Comparison
Istanbul vs Sofia
Istanbul on the Bosphorus or Sofia in the Balkans? EU + 10% flat tax versus megacity scale and a proposed 20-year exemption. Here's the honest comparison.
Sofia is the cheapest capital in the EU and Bulgaria runs a 10% flat tax on personal income — together that's been the Bulgarian pitch for nomads and small-business founders for over a decade. Istanbul is bigger, busier and outside the EU but offers depth Sofia can't match and a proposed 20-year foreign-income exemption that, if enacted, would shift the tax calculus.
Cost-wise the two cities are closer than you'd expect. A couple's comfortable central lifestyle is roughly ~$2,500–$3,500/mo in Istanbul versus ~$2,000–$2,800/mo in Sofia — Sofia rents have caught up since 2022. Eating out, transport and groceries are slightly cheaper in Sofia.
On status: Sofia gives you EU residency and (since March 2024) full Schengen membership for air and sea travel — Bulgaria joined Schengen by land in January 2025. Istanbul sits outside Schengen entirely, which is liberating for travel-cap purposes but limits EU mobility.
Sofia is in the EU and Schengen
Bulgaria joined Schengen by land in January 2025. Sofia gives you EU residency and Schengen mobility — relevant if your work spans Europe.
Bulgarian 10% flat tax is real
10% flat personal income tax, 10% corporate. One of the lowest standard rates in the EU and well-established. Confirm tax residency with an advisor.
Istanbul has more scale and depth
Bigger international schools market, more healthcare options, far larger expat community. Sofia is a 1.3M city; Istanbul is 16M.

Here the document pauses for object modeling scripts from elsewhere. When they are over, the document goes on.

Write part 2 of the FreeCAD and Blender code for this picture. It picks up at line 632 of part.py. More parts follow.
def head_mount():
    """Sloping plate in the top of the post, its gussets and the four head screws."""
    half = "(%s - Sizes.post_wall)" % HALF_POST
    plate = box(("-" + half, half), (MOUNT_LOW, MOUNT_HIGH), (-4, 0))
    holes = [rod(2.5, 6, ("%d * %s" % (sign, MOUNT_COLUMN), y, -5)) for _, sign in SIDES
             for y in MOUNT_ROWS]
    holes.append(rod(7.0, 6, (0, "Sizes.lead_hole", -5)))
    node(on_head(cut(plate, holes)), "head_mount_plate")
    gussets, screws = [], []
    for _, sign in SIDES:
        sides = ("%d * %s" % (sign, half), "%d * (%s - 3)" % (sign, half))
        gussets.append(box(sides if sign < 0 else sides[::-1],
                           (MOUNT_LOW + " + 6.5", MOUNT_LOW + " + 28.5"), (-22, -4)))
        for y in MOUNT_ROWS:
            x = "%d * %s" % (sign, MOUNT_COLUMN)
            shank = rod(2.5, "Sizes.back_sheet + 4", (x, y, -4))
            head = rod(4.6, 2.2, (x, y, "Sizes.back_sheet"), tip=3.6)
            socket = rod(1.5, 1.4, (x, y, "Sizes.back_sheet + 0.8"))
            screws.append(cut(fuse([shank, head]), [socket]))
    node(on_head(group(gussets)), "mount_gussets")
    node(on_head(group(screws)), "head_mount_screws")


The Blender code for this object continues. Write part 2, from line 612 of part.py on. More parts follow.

Cost gap is narrower than it looks
Sofia's central rents have risen since 2022. The two cities are roughly within ~25% of each other on monthly burn for an equivalent lifestyle.
Side-by-side comparison
Couple, central, comfortable lifestyle
~$2,500–$3,500/mo
~$2,000–$2,800/mo
Central 1-bed rent
~$1,000–$1,400/mo
~$700–$1,200/mo
Eating out (mid-range, per person)
~$10–18
~$10–16
Public transport pass
~$50/mo
~$30/mo (€28)
Private health insurance (adult)
~$80–250/mo
~$50–150/mo
International school (per child/year)
$15K–$45K
€8K–€18K
EU + Schengen
Outside both
EU member; Schengen since 2024–2025
Personal income tax
Progressive; proposed 20-year foreign-income exemption
10% flat
Citizenship route
Turkish CBI USD 400K
Naturalisation after ~5 years residency
Which city is right for you?
Better for
Istanbul
- Megacity-comfortable professionals
- Foreigners targeting Turkish citizenship via property
- Russian-speakers prioritising the largest community
- Those whose passports face Schengen friction
Better for
Sofia
- EU-mobile professionals who want Schengen day-one
- Small founders attracted by Bulgaria's 10% flat tax
- Cost-conscious EU passport holders
- Those who prefer a smaller, walkable capital
The honest take
Sofia is the EU's cheapest capital and has the simplest tax story in Europe — 10% flat across personal and corporate income. For small founders or remote employees who can establish Bulgarian tax residency cleanly, the math is hard to argue with. The trade-off is depth: Sofia is a 1.3M city with a smaller services and international-school market than Istanbul.
Istanbul's pitch is megacity scale, a clear property-route to citizenship, and the proposed 20-year foreign-income exemption (2026). If the Turkish exemption is enacted as proposed, it would be more generous than Bulgaria's 10% for high-foreign-income foreigners — but it's still proposed. Confirm specifics with a tax advisor before relocating around it.